Where does the string "Blender" appear in the records? Copy every line that contains it.

── Record excerpts

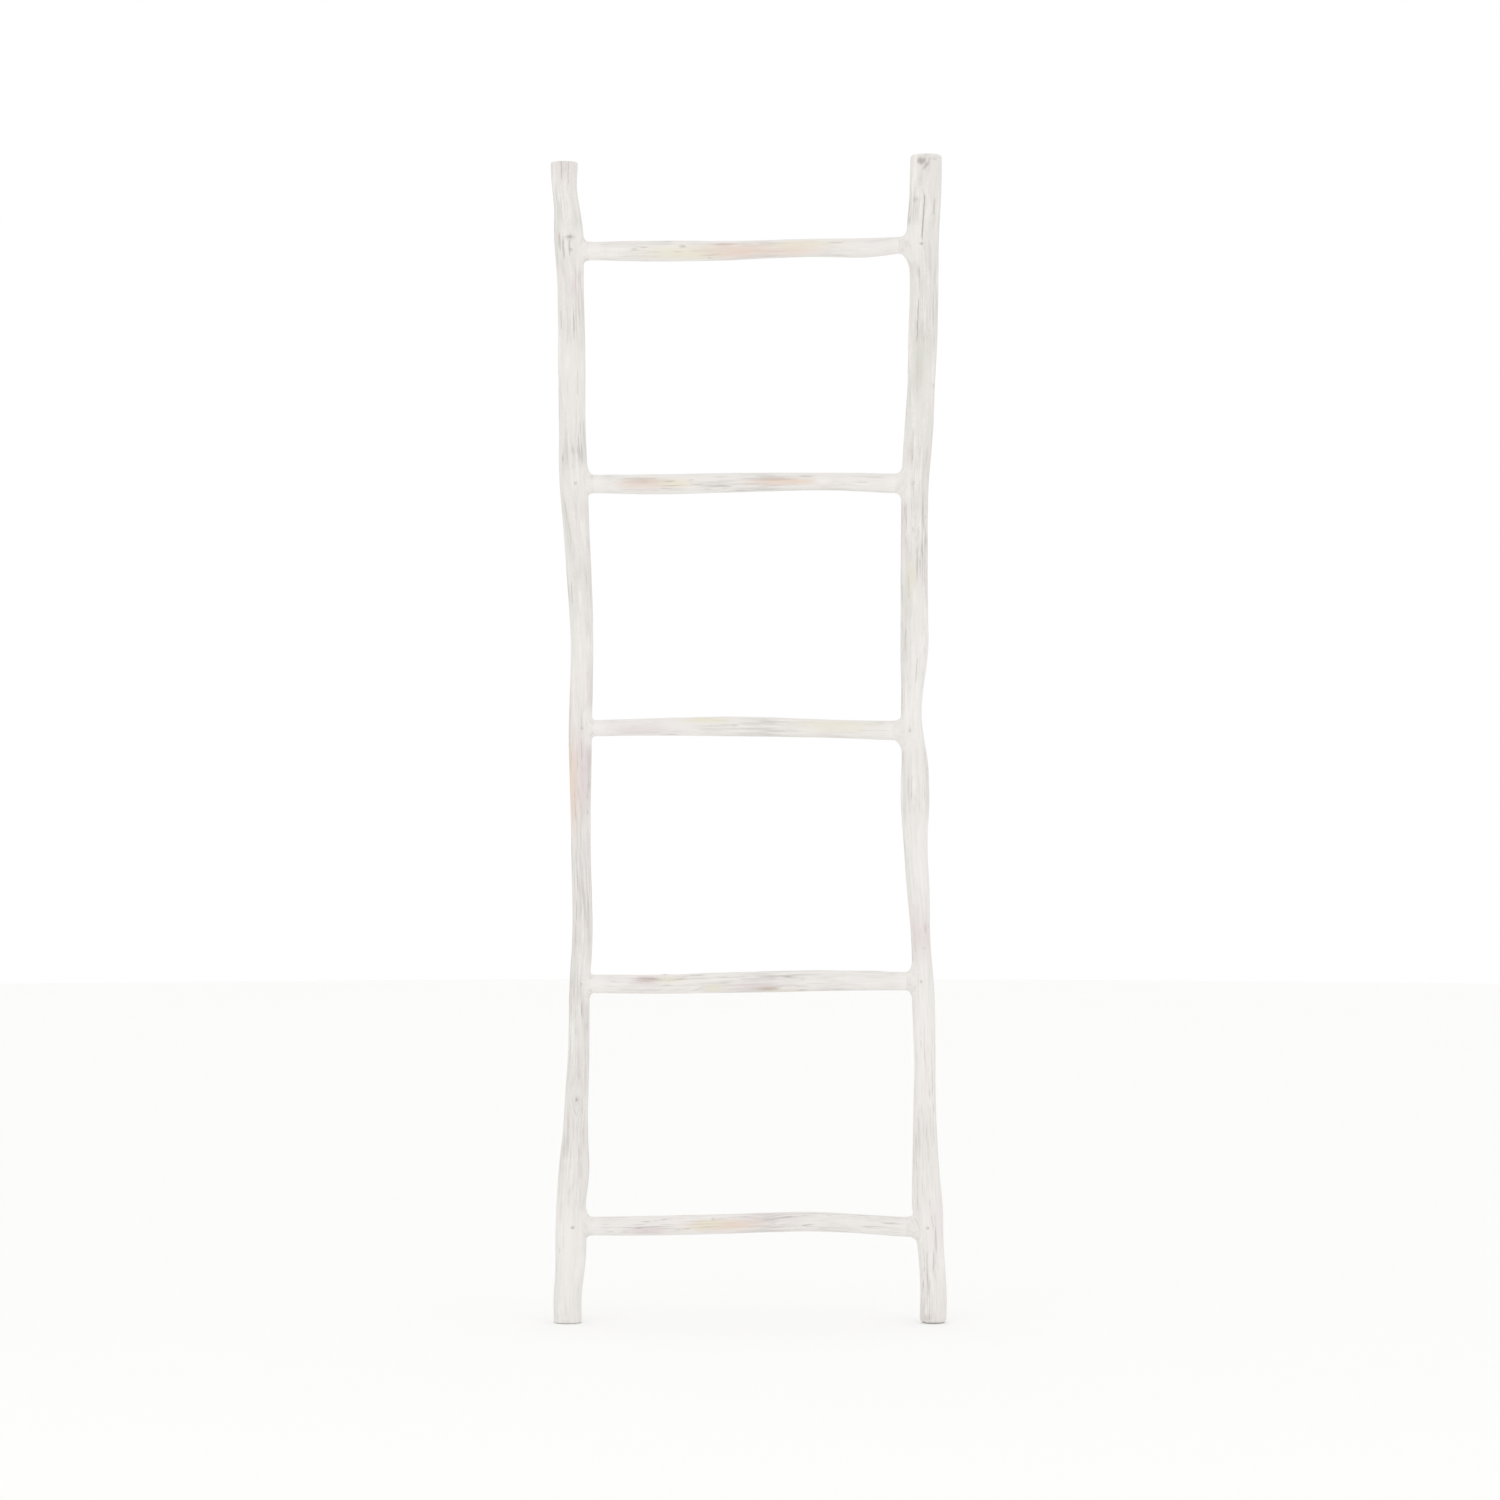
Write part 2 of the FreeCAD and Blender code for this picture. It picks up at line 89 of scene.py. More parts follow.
def points_object(
    name: str, places: Sequence[Vector], rows: Sequence[Mapping[str, float]]
) -> bpy.types.Object:
    """An object of loose points that carry named numbers.

    Args:
        name: The object's name.
        places: Where the points are.
        rows: The numbers of each point, all with the same names.
    """
    mesh = bpy.data.meshes.new(name)
    mesh.from_pydata(places, [], [])
    for key in rows[0]:
        stored = mesh.attributes.new(key, "FLOAT", "POINT")
        stored.data.foreach_set("value", [row[key] for row in rows])
    made = bpy.data.objects.new(name, mesh)
    bpy.context.scene.collection.objects.link(made)
    return made


# Node trees, written as expressions


class Value:
    """A node's output that takes part in arithmetic, adding a Math node for each step."""

    def __init__(self, graph: "Graph", socket: bpy.types.NodeSocket) -> None:
        """Wrap a socket of a graph's tree."""
        self.graph = graph
        self.socket = socket

    def __add__(self, other: "Term") -> "Value":
        """This value plus another."""
        return self.graph.maths("ADD", self, other)

    __radd__ = __add__

    def __sub__(self, other: "Term") -> "Value":
        """This value less another."""
        return self.graph.maths("SUBTRACT", self, other)

    def __rsub__(self, other: "Term") -> "Value":
        """Another value less this one."""
        return self.graph.maths("SUBTRACT", other, self)

    def __mul__(self, other: "Term") -> "Value":
        """This value times another."""
        return self.graph.maths("MULTIPLY", self, other)

    __rmul__ = __mul__

    def __truediv__(self, other: "Term") -> "Value":
        """This value over another."""
        return self.graph.maths("DIVIDE", self, other)

    def __neg__(self) -> "Value":
        """This value with its sign changed."""
        return self.graph.maths("MULTIPLY", self, -1.0)

    def __abs__(self) -> "Value":
        """This value's size."""
        return self.graph.maths("ABSOLUTE", self)


class Direction(Value):
    """A vector output, added and scaled by Vector Math nodes."""

    def __add__(self, other: "Term") -> "Direction":
        """This vector plus another."""
        return self.graph.vector_maths("ADD", self, other)

    def __sub__(self, other: "Term") -> "Direction":
        """This vector less another."""
        return self.graph.vector_maths("SUBTRACT", self, other)

    def __neg__(self) -> "Direction":
        """This vector turned about."""
        return self * -1.0

    def __mul__(self, other: "Term") -> "Direction":
        """This vector scaled by a number, or multiplied part by part by another vector."""
        if isinstance(other, (Direction, tuple, Vector)):
            return self.graph.vector_maths("MULTIPLY", self, other)
        return self.graph.vector_maths("SCALE", self, Scale=other)

    __radd__ = __add__
    __rmul__ = __mul__

    def parts(self) -> tuple[Value, Value, Value]:
        """The three numbers of this vector."""
        split = self.graph.add("ShaderNodeSeparateXYZ", inputs={"Vector": self})
        return split["X"], split["Y"], split["Z"]


Term = Union[Value, float, int, bool, str, Vector, Sequence[float], bpy.types.Material, bpy.types.Object]


class Made:
    """A node that was added to a graph. Its outputs are read by name."""

    def __init__(self, graph: "Graph", node: bpy.types.Node) -> None:
        """Wrap a node of a graph's tree."""
        self.graph = graph
        self.node = node

    def __getitem__(self, name: str) -> Value:
        """The output of that name which the node's settings leave in use."""
        return self.graph.wrapped(in_use(self.node.outputs, name))


def in_use(sockets: Iterable[bpy.types.NodeSocket], name: str) -> bpy.types.NodeSocket:
    """The socket of that name which a node's settings leave in use."""
    return next(s for s in sockets if s.enabled and name in (s.name, s.identifier))


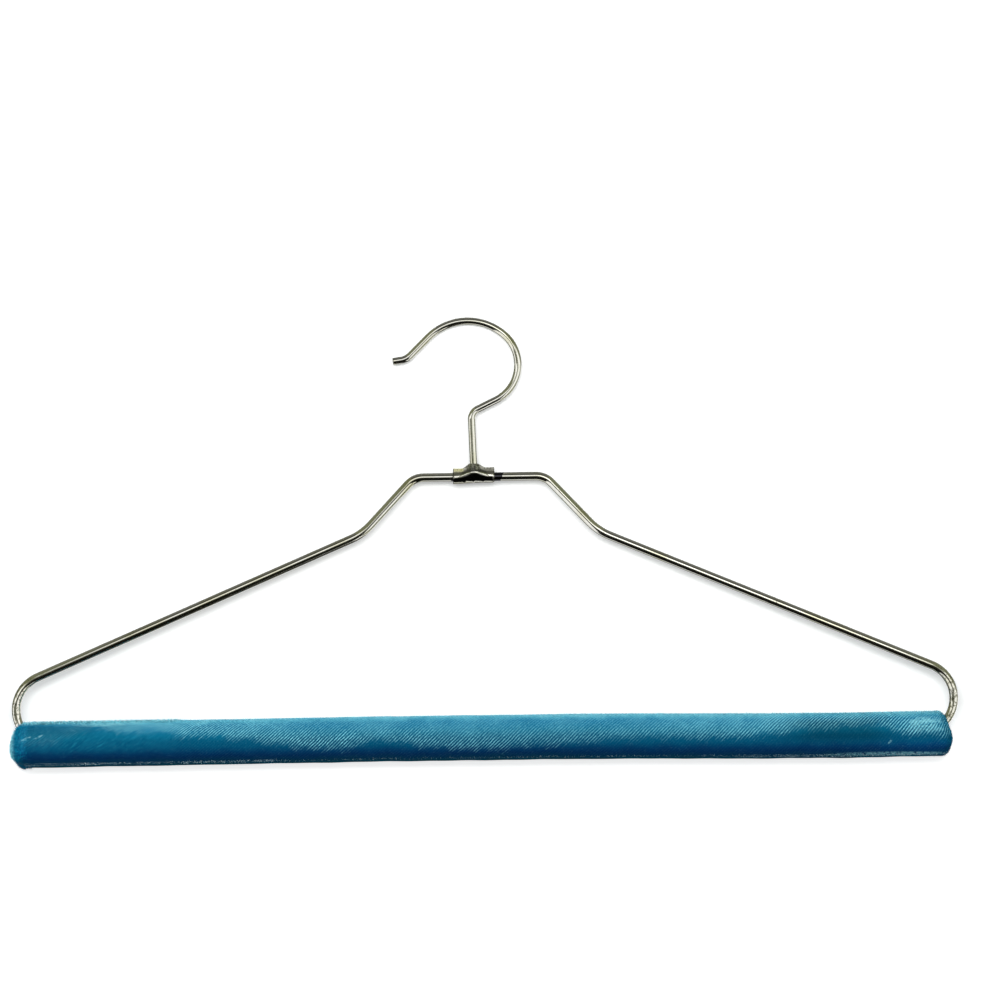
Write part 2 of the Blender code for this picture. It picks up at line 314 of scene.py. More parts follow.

────

* _Result for this task_
Write part 2 of the FreeCAD and Blender code for this picture. It picks up at line 89 of scene.py. More parts follow.
Write part 2 of the Blender code for this picture. It picks up at line 314 of scene.py. More parts follow.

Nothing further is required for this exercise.